**INFORMATION SHOWN**.
----

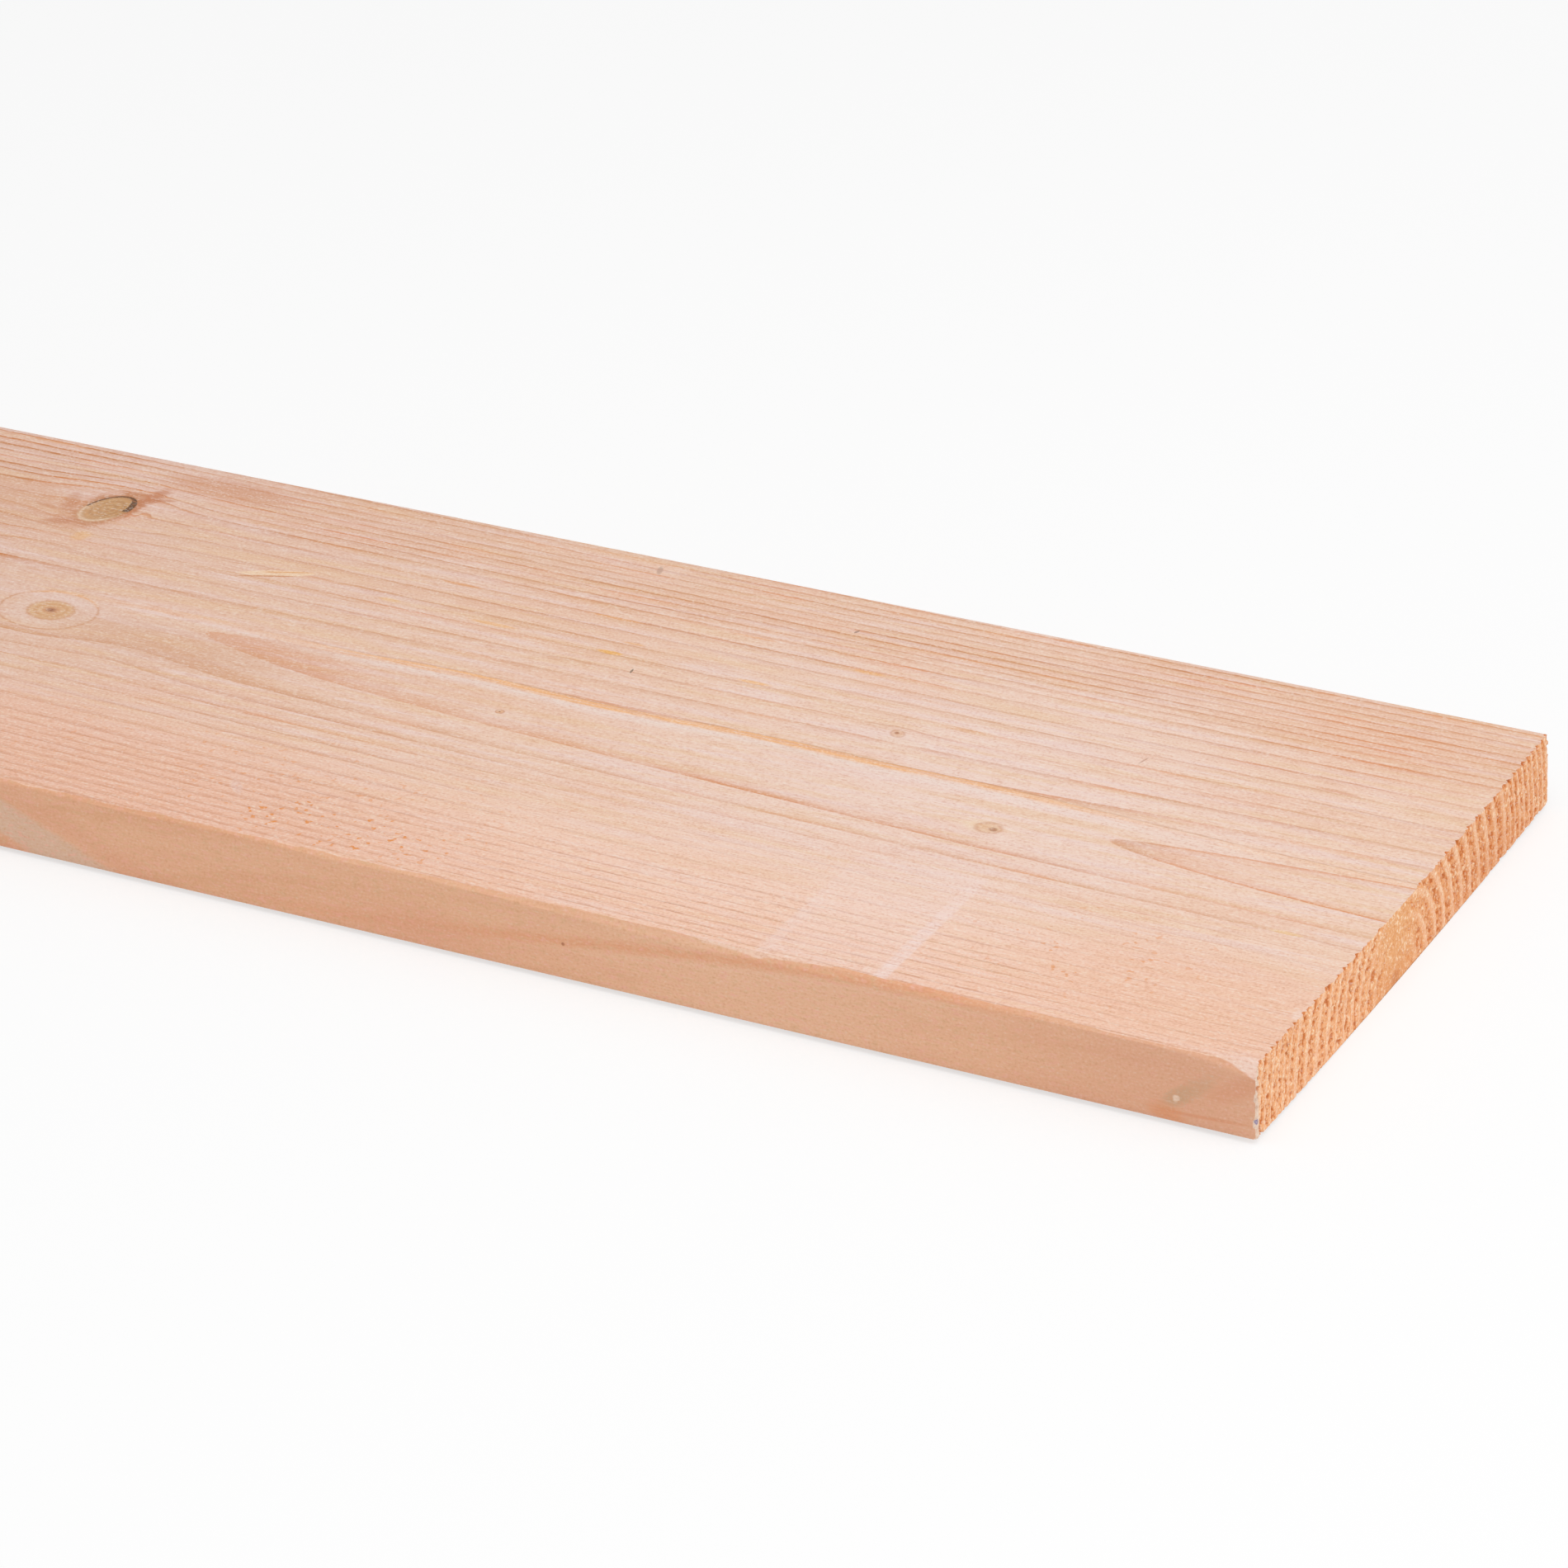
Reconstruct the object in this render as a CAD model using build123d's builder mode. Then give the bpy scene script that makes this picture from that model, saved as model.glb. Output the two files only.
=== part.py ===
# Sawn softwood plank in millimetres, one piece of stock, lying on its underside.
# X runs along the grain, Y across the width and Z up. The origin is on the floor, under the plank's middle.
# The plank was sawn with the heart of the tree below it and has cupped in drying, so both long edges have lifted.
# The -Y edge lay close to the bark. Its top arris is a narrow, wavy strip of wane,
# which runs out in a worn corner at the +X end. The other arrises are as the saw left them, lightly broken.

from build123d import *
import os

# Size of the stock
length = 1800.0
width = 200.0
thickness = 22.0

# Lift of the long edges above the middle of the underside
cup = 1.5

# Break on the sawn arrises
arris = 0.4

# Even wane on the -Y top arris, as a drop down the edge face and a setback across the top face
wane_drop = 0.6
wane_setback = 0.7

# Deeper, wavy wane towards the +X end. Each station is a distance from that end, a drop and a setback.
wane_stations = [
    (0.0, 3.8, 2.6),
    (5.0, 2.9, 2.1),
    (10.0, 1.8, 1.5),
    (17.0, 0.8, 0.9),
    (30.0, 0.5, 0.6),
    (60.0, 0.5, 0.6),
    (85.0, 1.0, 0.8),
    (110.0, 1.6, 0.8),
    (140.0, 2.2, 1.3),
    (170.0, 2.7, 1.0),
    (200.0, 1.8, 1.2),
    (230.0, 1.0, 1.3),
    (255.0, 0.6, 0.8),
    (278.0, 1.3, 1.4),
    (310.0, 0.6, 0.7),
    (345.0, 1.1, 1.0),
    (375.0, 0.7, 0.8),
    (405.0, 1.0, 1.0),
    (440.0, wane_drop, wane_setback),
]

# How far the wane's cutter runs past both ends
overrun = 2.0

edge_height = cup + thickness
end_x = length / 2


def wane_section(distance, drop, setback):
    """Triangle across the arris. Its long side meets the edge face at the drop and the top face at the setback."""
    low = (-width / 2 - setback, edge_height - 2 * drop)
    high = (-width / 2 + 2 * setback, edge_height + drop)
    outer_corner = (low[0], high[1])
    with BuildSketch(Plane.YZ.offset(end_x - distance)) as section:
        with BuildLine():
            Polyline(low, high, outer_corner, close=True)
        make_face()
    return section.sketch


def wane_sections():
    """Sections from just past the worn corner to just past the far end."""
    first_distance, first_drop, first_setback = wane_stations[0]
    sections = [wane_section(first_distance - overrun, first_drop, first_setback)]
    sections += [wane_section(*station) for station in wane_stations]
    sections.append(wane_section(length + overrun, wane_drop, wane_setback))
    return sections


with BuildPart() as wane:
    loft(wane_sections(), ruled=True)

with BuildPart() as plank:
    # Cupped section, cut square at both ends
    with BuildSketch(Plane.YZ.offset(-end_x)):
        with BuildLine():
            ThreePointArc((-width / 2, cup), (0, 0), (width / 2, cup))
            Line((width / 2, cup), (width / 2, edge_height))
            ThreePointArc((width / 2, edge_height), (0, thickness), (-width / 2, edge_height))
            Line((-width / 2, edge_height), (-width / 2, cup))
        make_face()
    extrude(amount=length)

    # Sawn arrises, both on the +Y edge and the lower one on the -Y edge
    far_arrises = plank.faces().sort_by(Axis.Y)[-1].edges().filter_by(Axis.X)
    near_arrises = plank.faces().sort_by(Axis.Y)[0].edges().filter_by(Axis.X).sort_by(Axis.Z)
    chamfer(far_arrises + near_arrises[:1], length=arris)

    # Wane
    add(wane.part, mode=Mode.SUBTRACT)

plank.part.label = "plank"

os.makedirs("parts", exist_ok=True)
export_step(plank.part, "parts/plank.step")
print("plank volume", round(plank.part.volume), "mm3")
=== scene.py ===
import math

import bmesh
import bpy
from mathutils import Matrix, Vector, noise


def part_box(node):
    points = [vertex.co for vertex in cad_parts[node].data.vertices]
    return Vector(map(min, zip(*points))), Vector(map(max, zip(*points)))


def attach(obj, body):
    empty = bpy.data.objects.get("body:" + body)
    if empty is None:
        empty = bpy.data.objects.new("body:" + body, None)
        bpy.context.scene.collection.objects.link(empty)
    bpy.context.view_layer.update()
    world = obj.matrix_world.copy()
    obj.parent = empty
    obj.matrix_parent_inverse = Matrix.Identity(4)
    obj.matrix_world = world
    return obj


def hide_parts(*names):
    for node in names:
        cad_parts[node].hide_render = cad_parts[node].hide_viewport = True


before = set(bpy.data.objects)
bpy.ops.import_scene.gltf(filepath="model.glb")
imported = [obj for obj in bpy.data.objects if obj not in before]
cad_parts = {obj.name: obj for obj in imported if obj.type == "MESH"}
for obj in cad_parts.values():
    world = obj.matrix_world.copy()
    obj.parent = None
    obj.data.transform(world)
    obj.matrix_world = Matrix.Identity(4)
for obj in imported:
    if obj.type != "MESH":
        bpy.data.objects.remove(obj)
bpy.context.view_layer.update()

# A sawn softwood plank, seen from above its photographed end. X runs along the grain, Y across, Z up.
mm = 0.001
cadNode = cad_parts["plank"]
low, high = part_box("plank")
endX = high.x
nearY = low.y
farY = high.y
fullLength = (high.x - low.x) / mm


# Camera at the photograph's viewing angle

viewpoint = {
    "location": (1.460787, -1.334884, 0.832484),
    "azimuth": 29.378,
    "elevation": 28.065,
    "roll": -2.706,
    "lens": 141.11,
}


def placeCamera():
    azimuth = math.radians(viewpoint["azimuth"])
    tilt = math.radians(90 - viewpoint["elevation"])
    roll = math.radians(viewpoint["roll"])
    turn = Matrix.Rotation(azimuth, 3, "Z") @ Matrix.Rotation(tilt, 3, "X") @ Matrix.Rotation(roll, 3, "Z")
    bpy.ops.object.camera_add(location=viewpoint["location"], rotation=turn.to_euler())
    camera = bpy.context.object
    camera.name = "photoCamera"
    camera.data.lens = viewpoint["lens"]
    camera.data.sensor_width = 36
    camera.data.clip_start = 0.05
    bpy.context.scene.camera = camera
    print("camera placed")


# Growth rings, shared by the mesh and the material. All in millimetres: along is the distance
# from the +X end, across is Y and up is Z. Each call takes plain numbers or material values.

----

**SHORT TASK**. Return the lines from the line with "# Sawn arrises, both" through the line with "obj.parent = empty", inclusive, exactly as they stand, and nothing else.

**RESPONSE**.
    # Sawn arrises, both on the +Y edge and the lower one on the -Y edge
    far_arrises = plank.faces().sort_by(Axis.Y)[-1].edges().filter_by(Axis.X)
    near_arrises = plank.faces().sort_by(Axis.Y)[0].edges().filter_by(Axis.X).sort_by(Axis.Z)
    chamfer(far_arrises + near_arrises[:1], length=arris)

    # Wane
    add(wane.part, mode=Mode.SUBTRACT)

plank.part.label = "plank"

os.makedirs("parts", exist_ok=True)
export_step(plank.part, "parts/plank.step")
print("plank volume", round(plank.part.volume), "mm3")
=== scene.py ===
import math

import bmesh
import bpy
from mathutils import Matrix, Vector, noise


def part_box(node):
    points = [vertex.co for vertex in cad_parts[node].data.vertices]
    return Vector(map(min, zip(*points))), Vector(map(max, zip(*points)))


def attach(obj, body):
    empty = bpy.data.objects.get("body:" + body)
    if empty is None:
        empty = bpy.data.objects.new("body:" + body, None)
        bpy.context.scene.collection.objects.link(empty)
    bpy.context.view_layer.update()
    world = obj.matrix_world.copy()
    obj.parent = empty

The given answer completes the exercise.